The power of game theory lies in mechanism design (aka reverse game theory), which changes rules of the game to make players play in an intended way. Leonid Hurwicz, Eric Maskin and Roger Myerson are recognized 2007 Nobel Memorial Prize "for having laid the foundations of mechanism design theory". {Hurwicz1960, 1972}

Concepts

Institution, in the sense of institutional arrangements (rules of the game) rather than organizations (players), defines the legal actions of each player and the consequences of possible outcomes, which is mathematically equivalent to a function from the (legal) strategy space to outcomes, referred to as game-form in game theory or mechanism in economics. A game-form is not a game, in that an outcome describes what happened which need not have simple mathematical formulation, while payoffs are how players are rewarded given the outcome. Mechanism design separates game-form from payoff functions and private information such as endowments and technologies: legislators have full control of the former but no control of the latter.

When you write the rules of the game you take into account that the players will try to cheat. {Hurwicz}

The true strategy space is the set of all feasible actions, which is a superset of the (legal) strategy space. Legal strategies are those prescribed by the mechanism governing the system; other feasible actions are illegal. The true game has the true strategy space and true outcome.

Implementation is an essential part of an institution, which means to have the money and the information to run the institutions, and there is legislation authorizing this. Enforcement of an institution is successful if the outcomes of the true game ensure that illegal strategies are (weakly) dominated by legal strategies. More broadly, implementation of an institution is successful if the equilibrium outcomes of the true game correspond to those envisaged by the legislation.

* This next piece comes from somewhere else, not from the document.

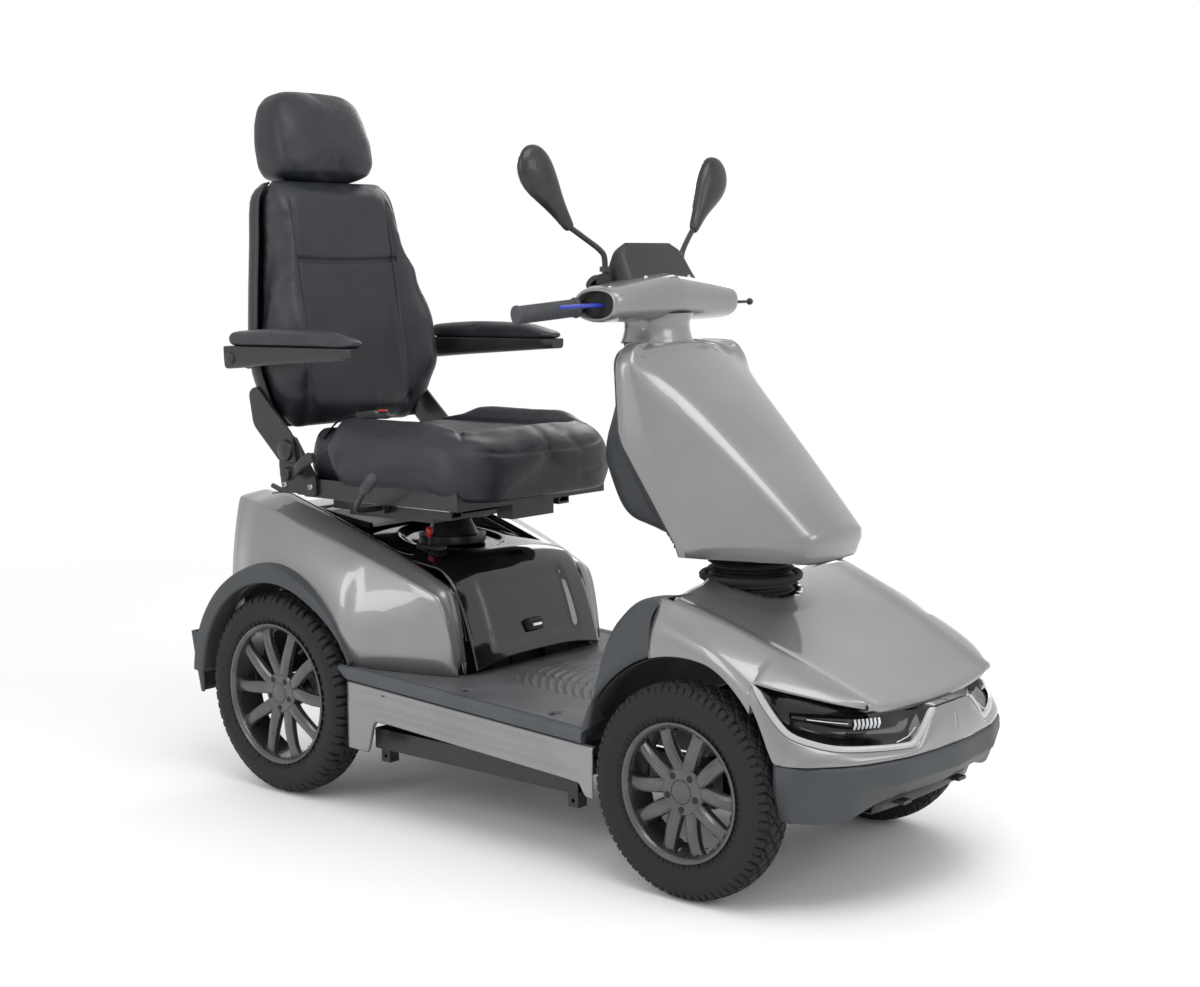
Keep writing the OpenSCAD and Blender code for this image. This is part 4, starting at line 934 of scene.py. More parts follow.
# ---------------------------------------------------------------- platform
def platform():
    """Rubber mat as one height field, and the screws in its corners."""
    nx, ny = 200, 210
    verts, faces = [], []
    for i in range(nx + 1):
        x = lerp(-0.3, 0.3, i / nx)
        q = abs(x)
        end = 0.105 if q < 0.184 else lerp(0.105, 0.3, (q - 0.184) / 0.116)
        for j in range(ny + 1):
            y = lerp(-0.292, end, j / ny)
            z = mat_z(y)
            # fanned ribs, bowed towards the front, in three groups
            fan = (y + 0.55 * q * q / 0.15 + 0.006) / 0.0215
            fr = fan % 1.0
            rib = smooth((fr - 0.02) / 0.1) * smooth((0.5 - fr) / 0.1)
            win = smooth((0.15 - q) / 0.006) * smooth((q - 0.012) / 0.006)
            win *= smooth((y + 0.245) / 0.01) * smooth((0.045 - y) / 0.01)
            gap = smooth((abs(q - 0.078) - 0.006) / 0.004)
            z += 0.0018 * rib * win * gap
            # screw recesses
            for yy in (-0.19, 0.03):
                d = hypot((q - 0.262) / 0.016, (y - yy) / 0.01)
                z -= 0.0035 * smooth((1.15 - d) / 0.3)
            # raised lip along the side and toe-board roll at the front
            z += 0.003 * smooth((q - 0.284) / 0.01)
            z += 0.01 * smooth((-0.262 - y) / 0.03) * smooth((0.29 - q) / 0.02)
            verts.append((x, y, z))
    for i in range(nx):
        for j in range(ny):
            a = i * (ny + 1) + j
            faces.append((a, a + ny + 1, a + ny + 2, a + 1))
    piece("floor_rubber", verts, faces, MAT, "chassis", rep="floor_mat", sharp=60)
    for k in (-1, 1):
        for yy in (-0.19, 0.03):
            z = mat_z(yy) - 0.004
            piece("floor_screw_%s_%s" % ("r" if k < 0 else "l", "f" if yy < 0 else "b"),
                *bolt((k * 0.262, yy, z), (0, 0, 1), 0.0065, 0.0035), STEELB, "chassis")


platform()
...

Nash equilibrium is neither self-enforcing nor self-implementing.

Informationally decentralized {Hurwicz1972}

General results

Implementation theory: {Maskin1977}

  1. If a social choice rule is implementable, it must be monotonic.
  2. A social choice rule is implementable if it is monotonic, no individual has veto power, and there are more than two players.

Social choice rule is a correspondence between states and strategy space: \( f \subseteq \Theta \times S \). Mechanism \(g\) implements social choice rule \(f\) in Nash equilibrium if the Nash equilibrium outcomes coincide with social optimum outcomes under all states: \( f(\theta) = \text{NE}_g(\theta), \forall \theta \). A social choice rule is monotonic if a social optimum in one state remains optimum in another as long as it does not decrease in any player's preference: \( \forall \theta \in \Theta, a \in f(\theta) \), if \( u_i(a, \theta) \ge u_i(b, \theta) \Rightarrow u_i(a, \theta') \ge u_i(b, \theta') \), \( \forall i \in N, b \in A \), then \( a \in f(\theta') \).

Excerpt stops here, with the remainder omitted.